0
votes

I have two questions about Pentaho Kettle, and I need some help please! So, I have a CSV file with some data. In one the column's, the file have some dates(in years).. The first problem its, some rows have the "None" in that column and other rows have the date in the right format. This image should help to "see" the problem:

Problem One

To resolve this problem, I changed the data type in input file and in the database to String. That works, but i thing that's not the correct way to do. I also tryed to use the "Filter Rows " step, but don't worked.. Some help please? :)

The second problem its about a null value in the date field. The database expects to received a date value, but some of tha values are null.. Once again, this image should help to "see" the problem:

Problem Two

What I can do to resolve the both problems? What is the right way to not only resolve the problem, but have a good performance to query the data later?

Thanks very much!

Best regards!

3

3 Answers

2
votes

for the first query use input step as a string that's fine after that use select value step use can change string to date formate. for the second step use filter rows step and separate rows which has none after that replace none with null and link to your next step.

0
votes

For the "None" String value in the Year column you can first read that column as String then you can use the Step called "Null if" and give "None" as the Value to turn to NULL. Later you can make this Year column as Integer type in the Select Values.

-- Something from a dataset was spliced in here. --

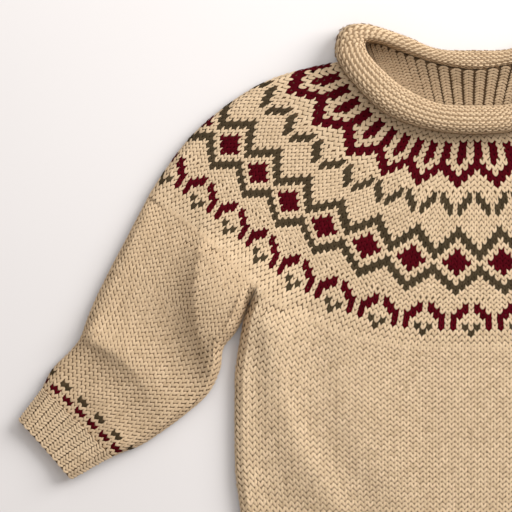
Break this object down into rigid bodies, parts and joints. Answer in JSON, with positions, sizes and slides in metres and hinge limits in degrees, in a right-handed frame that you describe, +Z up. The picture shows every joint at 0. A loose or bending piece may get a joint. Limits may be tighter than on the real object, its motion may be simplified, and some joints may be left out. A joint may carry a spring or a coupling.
{
  "type": "child's stranded-yoke knitted pullover lying flat",
  "caption": "Knitted child's pullover laid flat: round patterned yoke, straight body, full sleeves with ribbed cuffs, ribbed hem and a rolled collar.",
  "frame": {"origin": "centre of the bounding box on the surface that the pullover lies on", "axes": "+X across the garment to the viewer's right, +Y from the hem to the neck, +Z up from the surface"},
  "size_m": [0.6384, 0.4023, 0.0254],
  "materials": {
    "plain_knit": "matt oatmeal wool in stocking stitch, soft halo",
    "colourwork_knit": "matt oatmeal wool with burgundy and olive colourwork",
    "ribbed_knit": "matt oatmeal wool in one-by-one rib",
    "rolled_knit": "matt oatmeal wool, purl side out"
  },
  "bodies": {
    "root": {"yoke_front": "colourwork_knit", "yoke_back": "colourwork_knit", "body_front": "plain_knit", "body_back": "plain_knit", "hem_front": "ribbed_knit", "hem_back": "ribbed_knit", "sleeve_left_front": "plain_knit", "sleeve_left_back": "plain_knit", "sleeve_right_front": "plain_knit", "sleeve_right_back": "plain_knit", "cuff_left_front": "ribbed_knit", "cuff_left_back": "ribbed_knit", "cuff_right_front": "ribbed_knit", "cuff_right_back": "ribbed_knit", "neckband_front": "ribbed_knit", "neckband_back": "ribbed_knit", "collar_front": "rolled_knit", "collar_back": "rolled_knit"}
  },
  "joints": []
}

For the second problem, since you are table design expects a non-null value for the date column, you could either change the not-null constraint to nullable. Or if you want a default value for such null values then you can use the step "If field value is null" and you can specify the default value there. If you want to use the non-null value of the date from the previous previous rows, you can set Repeat to Y in Fields tab of the step Text file input

0
votes

Alternatively, for both cases, you can try to use a "Value Mapper" from None to something your database can accept.